前述のブードゥー教の女司祭は,聖書の真理を学んだとき,そのようにしました。自分の持っていた偶像や交霊会の際に着たことのあるけばけばしい衣装すべてを焼いて,秘術と関連のある所有物をひとつ残らず処分しました。しかも,そんなことをすれば命を危険にさらすと信じていた人々の目の前で,公然とそれを行なったのです。その後,この婦人は活動的な生活を送り,神の王国の良いたよりを宣明するために毎月140時間以上をささげてきました。そして,冒頭に引用した言葉をもってこの婦人を迎え,驚いていた家の人も,その手本に見倣い,カトリックと心霊術の融合宗教を捨てたのです。この二人は共に,エホバのみ名が堅固な塔であり,義人はそこに走り込んで保護を得るということを今では悟っています。―箴 18:10。

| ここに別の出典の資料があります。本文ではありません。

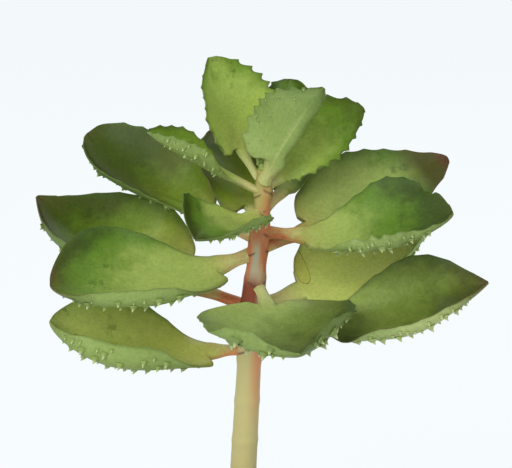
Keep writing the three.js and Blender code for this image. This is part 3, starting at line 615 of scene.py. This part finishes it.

クリスチャンは,アダムやアブラハムなど古代の人々とは異なり,神と直接に交信することを期待してはいません。「神は,昔には,多くの場合に,また多くの方法で,預言者たちによってわたしたちの父祖に語られましたが,これらの日の終わりには,み子[イエス・キリスト]によって……語られ(た)」ことを認識しています。(ヘブライ 1:1,2)エホバがそのみ子を通して語られた事柄は,わたしたちの益のため聖書の中に記されています。ですからクリスチャンは,神との直接個人的な交信を必要とせず,またそうしたことを期待してもいないのです。
ですから,真のクリスチャンは,どんなものであれ,目に見えない世界と交信しようとする,おこがましい行為を避けます。そして,クリスチャンを欺いて,心霊術的な交信をしていながら,なお神の恵みを受けられると信じ込ませようとするサタンの試みに抵抗します。むしろ,真のクリスチャンはパウロの次の諭しに従います。「完全にそろった,神からの[霊的な]よろいを取りなさい。あなたがたが,邪悪な日にあって抵抗できるように,また,すべての事を徹底的に行なったのち,しっかり立てるようにです」― エフェソス 6:13。